By Steve Coates

After the discovery of a baby’s body in a Harwinton reservoir March 21, advocates and state lawmakers are speaking out to bring more awareness to the state’s Safe Haven Law that allows parents to drop off newborns at hospital emergency departments — no questions asked.

All 50 states, the District of Columbia and Puerto Rico have Safe Haven laws in varying degrees with the goal of protecting newborns from abandonment and infanticide. Connecticut passed its Safe Haven Law in 2000.

William Horgan, associate chief of the Backus Emergency Department, agrees that more awareness about the law is needed.

“Lack of awareness is always pointed to when there’s a bad outcome,” he says.  “We’re always trying to find ways to get the word out more.
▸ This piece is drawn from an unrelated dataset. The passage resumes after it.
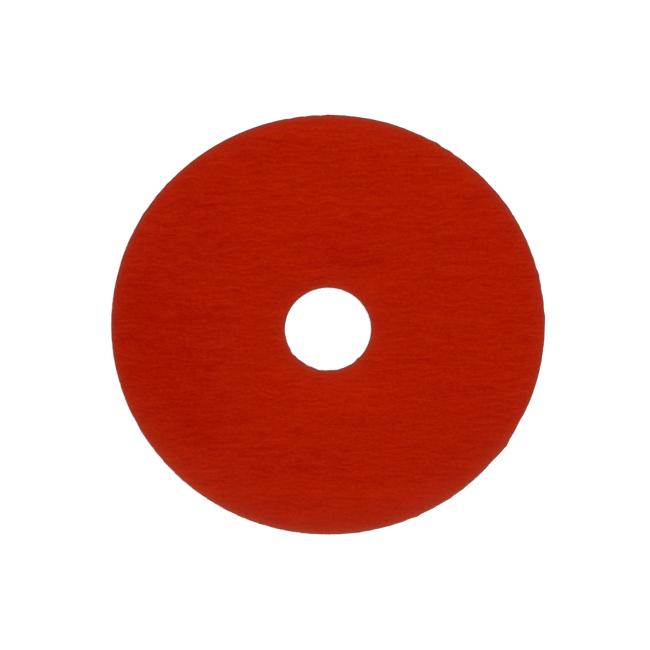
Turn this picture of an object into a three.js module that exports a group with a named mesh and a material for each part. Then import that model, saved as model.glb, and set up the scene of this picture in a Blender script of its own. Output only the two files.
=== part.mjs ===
import * as THREE from 'three';

// A fibre sanding disc: a stiff disc of vulcanised fibre with a coat of red abrasive grain on one face.
// The coat is bonded to a wide web of fibre, and the disc is punched from that web in one stroke, so the
// whole disc is one solid. Millimetres. The disc lies flat on its bare back with its grain side up. The
// origin is the centre of the hole, in the plane of the back.

// Driving dimensions.
const discDiameter = 115;
const holeDiameter = 22.8;
const fibreThickness = 0.8;
const coatThickness = 0.5;

// The punch draws the back edge of the fibre round by this radius, at the rim and at the hole.
const backEdgeRadius = 0.15;

// Grain breaks away beside the cut, so the coat rounds over within this distance of it.
const coatBrow = 0.3;

// Flaws that the punch left in the cut edges. Each is centred at an angle in degrees, counted
// anticlockwise from +X as seen from the grain side. It moves the edge by its reach, in mm away from the
// centre, and dies out over its span, in mm along the edge.
const rimFlaws = [
  // A torn burr of fibre on a longer swelling, with a chip beside it.
  { at: 326.3, reach: 0.26, span: 3 },
  { at: 324.7, reach: 0.23, span: 8 },
  { at: 333.5, reach: -0.19, span: 8 },

  // Smaller burrs.
  { at: 294.8, reach: 0.23, span: 3 },
  { at: 290.4, reach: 0.08, span: 2.4 },
  { at: 304.7, reach: 0.14, span: 3 },
  { at: 309, reach: 0.09, span: 3 },
  { at: 278.2, reach: 0.12, span: 3 },
  { at: 158.9, reach: 0.07, span: 9 },
  { at: 154.9, reach: 0.06, span: 3 },
  { at: 147.4, reach: 0.13, span: 3 },
  { at: 141.1, reach: 0.09, span: 3.4 },
  { at: 137.1, reach: 0.12, span: 2.6 },
  { at: 90, reach: 0.07, span: 2.4 },
  { at: 60.6, reach: 0.14, span: 2.4 },
  { at: 39.9, reach: 0.06, span: 4 },
  { at: 35.2, reach: 0.13, span: 4 },
  { at: 15.2, reach: 0.14, span: 2.6 },
  { at: 2.7, reach: 0.11, span: 4 },

  // Small chips.
  { at: 337.7, reach: -0.1, span: 2.2 },
  { at: 319.5, reach: -0.11, span: 3.4 },
  { at: 296.5, reach: -0.07, span: 2 },
  { at: 239.4, reach: -0.08, span: 9 },
  { at: 205.9, reach: -0.07, span: 6 },
  { at: 99.8, reach: -0.12, span: 3 },
  { at: 95.9, reach: -0.09, span: 2.4 },
  { at: 92, reach: -0.13, span: 3 },
  { at: 67.5, reach: -0.08, span: 10 },
  { at: 62.6, reach: -0.12, span: 2.4 },
  { at: 58.2, reach: -0.1, span: 3 },
  { at: 54.7, reach: -0.11, span: 3 },
  { at: 21.1, reach: -0.12, span: 2.8 },
  { at: 17.2, reach: -0.13, span: 2.6 },
  { at: 10.2, reach: -0.1, span: 5 },
  { at: 6.2, reach: -0.07, span: 4 },

  // Long, shallow swellings and hollows where the blade of the die has worn.
  { at: 150, reach: 0.08, span: 32 },
  { at: 33, reach: 0.08, span: 20 },
  { at: 223.1, reach: -0.07, span: 36 },
];

const holeFlaws = [
  // Burrs that stand into the hole.
  { at: 234, reach: -0.13, span: 3.2 },
  { at: 248, reach: -0.15, span: 2.2 },
  { at: 273, reach: -0.08, span: 3 },
  { at: 313.5, reach: -0.22, span: 1.6 },
  { at: 126, reach: -0.06, span: 6 },

  // Chips that widen it.
  { at: 215, reach: 0.19, span: 2.8 },
  { at: 258, reach: 0.13, span: 2 },
  { at: 283, reach: 0.07, span: 1.6 },
  { at: 304.5, reach: 0.08, span: 1.8 },
];

// Flat steps of the mesh around the disc, and steps in each small rounding of an edge.
const stepsAround = 360;
const stepsInRounding = 2;

const rimRadius = discDiameter / 2;
const holeRadius = holeDiameter / 2;
const thickness = fibreThickness + coatThickness;

// Half of the disc's section, as one closed outline of radius and height. It runs up the rim, in over
// the grain, down the wall of the hole and out again along the back.
function sectionOutline() {
  const section = new THREE.Path();
  section.moveTo(rimRadius - backEdgeRadius, 0);
  section.absarc(rimRadius - backEdgeRadius, backEdgeRadius, backEdgeRadius, -Math.PI / 2, 0);
  section.lineTo(rimRadius, fibreThickness);
  section.absellipse(rimRadius - coatBrow, fibreThickness, coatBrow, coatThickness, 0, Math.PI / 2);
  section.lineTo(holeRadius + coatBrow, thickness);
  section.absellipse(holeRadius + coatBrow, fibreThickness, coatBrow, coatThickness, Math.PI / 2, Math.PI);
  section.lineTo(holeRadius, backEdgeRadius);
  section.absarc(holeRadius + backEdgeRadius, backEdgeRadius, backEdgeRadius, Math.PI, Math.PI * 1.5);
  section.closePath();
  return section.getPoints(stepsInRounding / 2);
}

// How far the flaws move a cut edge of this radius at one angle: a smooth hump for each flaw.
function flawShift(flaws, angle, radius) {
  let shift = 0;
  for (const flaw of flaws) {
    const turn = angle - THREE.MathUtils.degToRad(flaw.at);
    const nearestTurn = Math.atan2(Math.sin(turn), Math.cos(turn));
    const along = Math.abs(nearestTurn) * radius;
    if (along < flaw.span / 2) {
      shift += flaw.reach * Math.cos((Math.PI * along) / flaw.span) ** 2;
    }
  }
  return shift;
}

// Moves each vertex of the two cut edges in or out by the flaws at its angle, at every height alike,
// because the punch tears fibre and coat together.
function tearEdges(geometry) {
  const middleRadius = (rimRadius + holeRadius) / 2;
  const positions = geometry.attributes.position;
  for (let i = 0; i < positions.count; i += 1) {
    const x = positions.getX(i);
    const y = positions.getY(i);
    const radius = Math.hypot(x, y);
    const angle = Math.atan2(y, x);
    const atRim = radius > middleRadius;
    const shift = atRim ? flawShift(rimFlaws, angle, rimRadius) : flawShift(holeFlaws, angle, holeRadius);
    const scale = (radius + shift) / radius;
    positions.setXY(i, x * scale, y * scale);
  }
  geometry.computeVertexNormals();
}

function sandingDisc() {
  const geometry = new THREE.LatheGeometry(sectionOutline(), stepsAround);
  // The section is turned about the upright axis of the lathe, which is laid onto +Z.
  geometry.rotateX(Math.PI / 2);
  tearEdges(geometry);
  // Deep red, matte and gritty: the dyed resin that locks the grain down.
  const redGrain = new THREE.MeshStandardMaterial({ color: 0xac1802, roughness: 0.95, metalness: 0 });
  const disc = new THREE.Mesh(geometry, redGrain);
  disc.name = 'sanding_disc';
  return disc;
}

const part = new THREE.Group();
part.add(sandingDisc());

export default part;
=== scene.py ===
import math

import bpy
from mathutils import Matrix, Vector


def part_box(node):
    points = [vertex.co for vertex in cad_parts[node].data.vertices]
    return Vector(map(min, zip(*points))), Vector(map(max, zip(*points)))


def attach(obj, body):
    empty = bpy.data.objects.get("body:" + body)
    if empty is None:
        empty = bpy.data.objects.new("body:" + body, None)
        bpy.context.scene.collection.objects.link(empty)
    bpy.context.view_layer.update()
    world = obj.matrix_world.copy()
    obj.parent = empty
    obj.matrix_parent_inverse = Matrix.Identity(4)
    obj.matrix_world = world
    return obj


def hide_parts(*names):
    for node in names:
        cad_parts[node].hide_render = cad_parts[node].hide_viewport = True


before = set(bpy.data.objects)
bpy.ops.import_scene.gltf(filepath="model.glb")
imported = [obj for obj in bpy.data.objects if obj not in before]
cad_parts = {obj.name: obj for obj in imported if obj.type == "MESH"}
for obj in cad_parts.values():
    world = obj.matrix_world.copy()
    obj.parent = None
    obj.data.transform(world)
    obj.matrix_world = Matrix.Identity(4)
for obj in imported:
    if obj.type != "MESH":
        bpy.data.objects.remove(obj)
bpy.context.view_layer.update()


# The coated web. Grain and dyed resin lie on a wide sheet of vulcanised fibre, and the disc is punched
# from that sheet. The coat was spread along X, so the grain lies in thin wavy ridges that way. Only the
# coat's surface matters here: the web's underside hangs below the disc and is cut away with the rest.
mm = 0.001
disc_low, disc_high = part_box("sanding_disc")
coat_top = disc_high.z
web_width = 118 * mm
web_depth = 3 * mm
grain_rows = 520
steps_in_a_row = 212
crest_below_top = 0.06 * mm
# Noise is flat at its own origin, so the origin is kept a little off the middle of the disc.
noise_origin = (0.3 * mm, 0.2 * mm, 0.1 * mm)


def clear_selection():
    """Leaves nothing selected and nothing in edit mode."""
    if bpy.context.mode != "OBJECT":
        bpy.ops.object.mode_set(mode="OBJECT")
    bpy.ops.object.select_all(action="DESELECT")


def work_on(piece):
    """Makes the piece the only one selected, and active."""
    clear_selection()
    piece.select_set(True)
    bpy.context.view_layer.objects.active = piece


def stretched_noise(name, size, detail, contrast):
    """Cloudy noise whose patches have the given size in metres, and the empty that stretches it."""
    noise = bpy.data.textures.new(name, "CLOUDS")
    noise.noise_scale = 1
    noise.noise_depth = detail
    noise.noise_basis = "IMPROVED_PERLIN"
    noise.contrast = contrast
    bpy.ops.object.empty_add(location=noise_origin)
    stretch = bpy.context.object
    stretch.name = name + "_stretch"
    stretch.scale = size
    return noise, stretch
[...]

We need to make sure that social service organizations and OBGYN offices that have direct contact with mothers [at risk for abandoning their children] know there is a safe, no questions asked option available for their clients and patients.”

Horgan, whose wife was handed one of the first babies under the law when she was working as a physician assistant at Connecticut Children’s Medical Center, says he doesn’t recall a baby being left at the Backus Emergency Department but says the law remains a crucial public safety initiative.

“While the parent can remain completely anonymous,” he says, “sometimes you can get valuable health information from them about the child that can be helpful for [the Department of Children and Families and potential adoptive parents] moving forward.  But the mothers should never feel like they’re being pressured to give this information.”